A foolish mind, as Emerson probably meant to say, is a consistency of little hobgoblins. He was undoubtedly thinking of Twitter.

3. Ideology

Perhaps the most effective way of destroying knowledge is through ideology. When people invent ideologies that claim that truth is a function of power, their goal is not to gain understanding, but to discredit everything their opponents say so they can win the argument when the facts are against them.

They might say, for instance, that whatever thinkers in the past tell us was motivated by class and status and therefore untrustworthy, so we can safely ignore what they said. To get people to accept this, the activists have to re-define terms like racism and sexism so as to prevent others from noticing that it is the activists who are actually guilty of it. So they create a new language in which ordinary words take on new, political meanings. The goal is to convince people that everything is opinion and truth is unknowable.
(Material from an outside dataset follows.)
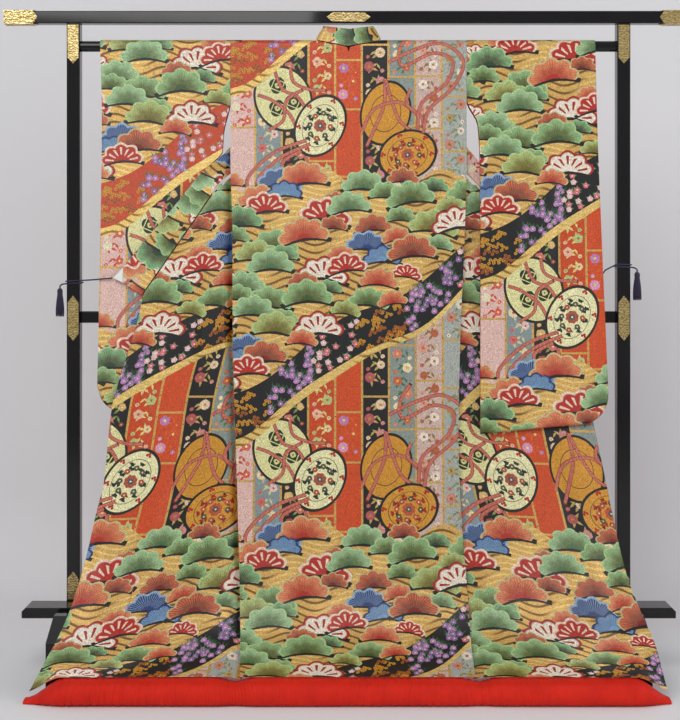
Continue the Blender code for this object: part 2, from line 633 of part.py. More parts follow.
def build_hem_roll(red):
    """Wadded red hem: a fat roll on the floor, pulled in where the side folds run into it, with pointed corners."""
    sides = 16
    corners = (np.linspace(-HEM_LEFT, -TIP_START, 9)[:-1], np.linspace(TIP_START - 0.01, HEM_RIGHT, 9)[1:])
    stations = np.concatenate((corners[0], np.linspace(-TIP_START, TIP_START - 0.01, 30), corners[1]))
    rings = []
    for x in stations:
        q = abs(x)
        full = float(roll_taper(q))
        pull = 0.15 * math.exp(-((x + 0.290) / 0.030) ** 2) + 0.15 * math.exp(-((x - 0.330) / 0.030) ** 2)
        height = ROLL_TOP * full * (1 - pull)
        depth = ROLL_HALF_DEPTH * (0.35 + 0.65 * full) * (1 - pull)
        centre = HEM_FRONT + ROLL_HALF_DEPTH + 0.010 * float(ramp(q, TIP_START, HEM_LEFT))
        middle = height / 2
        for k in range(sides):
            a = 2 * math.pi * k / sides
            across = math.copysign(abs(math.cos(a)) ** 0.75, math.cos(a))
            up = math.copysign(abs(math.sin(a)) ** 0.75, math.sin(a))
            z = max(0.0, middle + (height / 2 + 0.0012) * up - 0.0012)
            rings.append((x, centre + depth * across, z))
    faces = [tuple(range(sides)), tuple(range(len(rings) - 1, len(rings) - sides - 1, -1))]
    for i in range(len(stations) - 1):
        for j in range(sides):
            k = (j + 1) % sides
            faces.append((i * sides + j, i * sides + k, (i + 1) * sides + k, (i + 1) * sides + j))
    solid("hem_roll", rings, faces, red)


def collar_corner(side):
    """Held corner of the collar's end, and points a little way along its end and along its free edge."""
    half = collar_half(side)
    corner = half[0, -1]
    return corner, corner * 0.1 + half[0, -2] * 0.9, corner * 0.6 + half[1, -1] * 0.4


def build_wraps(paper):
    """White paper folded over each held collar corner, so that the tie doesn't mark the silk."""
    for name, side in (("left", -1), ("right", 1)):
        corner, along_end, along_edge = collar_corner(side)
        normal = np.cross(along_end - corner, along_edge - corner)
        normal *= math.copysign(1.0, -normal[1]) / np.linalg.norm(normal)
        tip = corner + (corner - (along_end + along_edge) / 2) * 0.16
        flat = np.array((tip, along_end, along_edge))
        lift = np.array((0.0016, 0.0008, 0.0008))[:, None] * normal
        under = flat + lift
        over = under + 0.0008 * normal
        faces = [(0, 1, 2), (3, 5, 4), (0, 3, 4, 1), (1, 4, 5, 2), (2, 5, 3, 0)]
        solid("wrap_" + name, np.concatenate((under, over)), faces, paper)


def tie_route(side, level):
    """Route of one tie: from the collar's corner, once and a quarter round the post, and down to its tassel."""
    corner, along_end, along_edge = collar_corner(side)
    start = corner + (corner - (along_end + along_edge) / 2) * 0.16 + (side * (TIE_RADIUS + 0.0006), 0.0, 0.0)
    a = POST_WIDTH / 2 + TIE_RADIUS + TIE_CLEAR
    b = POST_DEPTH / 2 + TIE_RADIUS + TIE_CLEAR
    angle = np.radians(np.linspace(225, 675, 37))
    size = (np.abs(np.cos(angle)) ** 10 + np.abs(np.sin(angle)) ** 10) ** -0.1
    z = level - TIE_PITCH * (angle - angle[0]) / (2 * math.pi)
    turns = np.stack((side * (POST_X + a * size * np.cos(angle)), b * size * np.sin(angle), z), axis=1)
    beyond = float(curve(SLEEVE_OUTER[(side + 1) // 2], level)) + 0.010
    leave = np.array((start, (side * beyond, start[1], start[2] * 0.4 + level * 0.6)))
    bend = np.radians(np.linspace(20, 90, 5))
    out = side * TASSEL_OUT - turns[-1][0] + side * POST_X
    hang = turns[-1] + np.stack((out * np.sin(bend), 0 * bend, -0.008 * (1 - np.cos(bend))), axis=1)
    end = hang[-1] - (0.0, 0.0, 0.005)
    return np.concatenate((leave, turns, hang, [end]))


def build_ties(cord):
    """Purple ties that hold the collar's corners out to the posts. Returns where their free ends hang."""
    ends = []
    for name, side, level in (("left", -1, TIE_LEVEL[0]), ("right", 1, TIE_LEVEL[1])):
        route = tie_route(side, level)
        verts, faces = tube_mesh(route, TIE_RADIUS, 6)
        solid("tie_" + name, verts, faces, cord)
        ends.append(route[-1])
    return ends


def build_tassels(ends, cord):
    """Tassel under each tie: a bound head, and strands that hang from its underside."""
    profile = ((0.0030, 0.0), (0.0062, -0.002), (0.0078, -0.007), (0.0078, -0.012), (0.0066, -0.0165),
               (0.0074, -0.0185))
    count = TASSEL_SIDES
    for name, end in zip(("left", "right"), ends):
        body = bmesh.new()
        rings = []
        for radius, z in profile + ((0.0042, -0.0185), (0.0018, -0.0185)):
            rings.append([body.verts.new((radius * math.cos(2 * math.pi * k / count),
                                          radius * math.sin(2 * math.pi * k / count), z)) for k in range(count)])
        under = []
        for low, high in zip(rings[:-1], rings[1:]):
            for k in range(count):
                j = (k + 1) % count
                face = body.faces.new((low[k], low[j], high[j], high[k]))
                if low[0].co.z == high[0].co.z:
                    under.append(face)
        body.faces.new(rings[0])
        body.faces.new(rings[-1][::-1])
        bmesh.ops.recalc_face_normals(body, faces=body.faces)
        bmesh.ops.inset_individual(body, faces=under, thickness=0.0002)
        for k, face in enumerate(under):
            middle = face.calc_center_median()
            length = TASSEL_LENGTH * (1 - 0.03 * math.sin(2.4 * k))
            flare = 1 + 0.55 * middle.to_2d().length / 0.0058
            for share in (0.4, 0.6):
                grown = bmesh.ops.extrude_discrete_faces(body, faces=[face])["faces"][0]
                for vert in grown.verts:
                    vert.co.x += middle.x * (flare - 1) * (1.0 - share)
                    vert.co.y += middle.y * (flare - 1) * (1.0 - share)
                    vert.co.z -= length * share
                face = grown
        body.verts.index_update()
        verts = [tuple(vert.co + Vector(end) - Vector((0.0, 0.0, GAP))) for vert in body.verts]
        faces = [tuple(vert.index for vert in face.verts) for face in body.faces]
        body.free()
        solid("tassel_" + name, verts, faces, cord)


def main():
    for thing in list(bpy.data.objects):
        bpy.data.objects.remove(thing, do_unlink=True)
    lacquer = material("lacquer", LACQUER, 0.22)
    brass = material("brass", GOLD_BRASS, 0.35, 1.0)
    brocade = material("brocade", BROCADE, 0.55)
    red = material("red_silk", RED_SILK, 0.6)
    paper = material("paper", PAPER, 0.8)
    purple = material("purple_silk", PURPLE, 0.6)
    build_stand(lacquer)
    build_brass(brass)
    build_bodies(brocade)
    build_overlaps(brocade)
    build_sleeves(brocade)
    build_collar(brocade)
    build_hem_roll(red)
    build_wraps(paper)
    build_tassels(build_ties(purple), purple)


main()
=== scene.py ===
"""Uchikake wedding kimono of figured brocade on its lacquered stand, dressed over the rigid frame.

X runs across the stand, Y away from the garment's back, Z up. Lengths are metres. The cloth's own flat
coordinates are x across the cloth, growing the way X does, and y down it from the shoulder line.
"""
import json
import math

import bpy
import numpy as np
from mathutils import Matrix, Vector
from mathutils.geometry import delaunay_2d_cdt

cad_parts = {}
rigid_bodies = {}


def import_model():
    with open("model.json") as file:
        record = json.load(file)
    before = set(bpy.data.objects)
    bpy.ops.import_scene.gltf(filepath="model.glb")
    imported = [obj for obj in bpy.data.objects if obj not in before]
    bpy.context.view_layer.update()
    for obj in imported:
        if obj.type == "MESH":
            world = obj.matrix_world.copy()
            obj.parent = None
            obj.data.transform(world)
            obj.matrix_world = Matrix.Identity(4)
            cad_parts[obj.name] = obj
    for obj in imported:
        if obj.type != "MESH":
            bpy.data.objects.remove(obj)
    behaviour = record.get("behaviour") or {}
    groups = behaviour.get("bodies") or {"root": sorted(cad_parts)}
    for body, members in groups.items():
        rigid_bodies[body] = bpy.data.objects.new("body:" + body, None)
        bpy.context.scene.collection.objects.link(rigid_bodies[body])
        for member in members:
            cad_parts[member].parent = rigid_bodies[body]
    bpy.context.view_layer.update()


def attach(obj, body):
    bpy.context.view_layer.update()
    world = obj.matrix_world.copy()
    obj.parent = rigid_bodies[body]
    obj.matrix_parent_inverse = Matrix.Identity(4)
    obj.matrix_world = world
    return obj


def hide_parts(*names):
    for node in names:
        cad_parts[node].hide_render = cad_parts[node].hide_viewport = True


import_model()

# ---- Camera, light and room ------------------------------------------------------------------------
# A studio bay: pale floor that curves up into a pale wall, which is clear when it is seen from behind.
# One broad light is above and in front, and fainter ones are at the side and behind.
BAR_Y = 0.051
CAMERA_PLACE = (-0.0235, BAR_Y - 4.0, 1.10)
CAMERA_LENS = 72.4
WALL_GREY = (0.79, 0.79, 0.80)
FLOOR_LEVEL = -0.0005
FLOOR_FRONT = -9.0
WALL_Y = 1.15
WALL_TOP = 6.0
BAY_HALF = 6.0
BEND = 0.30

eye = bpy.data.cameras.new("studio_camera")
eye.lens = CAMERA_LENS
eye.sensor_fit = "VERTICAL"
eye.sensor_height = 36.0
eye.shift_y = -0.125
eye_object = bpy.data.objects.new("studio_camera", eye)
eye_object.location = CAMERA_PLACE
eye_object.rotation_euler = (math.pi / 2, 0.0, 0.0)
bpy.context.scene.collection.objects.link(eye_object)
bpy.context.scene.camera = eye_object
bpy.context.scene.view_settings.view_transform = "Standard"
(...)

Politicization of history follows the same pattern, with the difference that fake historical facts are easier to invent. Creating myths is easy; proving them false is hard. Their purpose is not really to change what people believe, but to convince us that we can never know the true story. That means we can ignore the lessons of history, because we can't trust historians, and so the politicizers can invent whatever history they want. History becomes unknowable.

As the crabgrassification of politics takes over, all knowledge becomes suspect. When knowledge is destroyed, what's left? Mindless emotion. What comes after that would be obvious if only there were such a thing as history.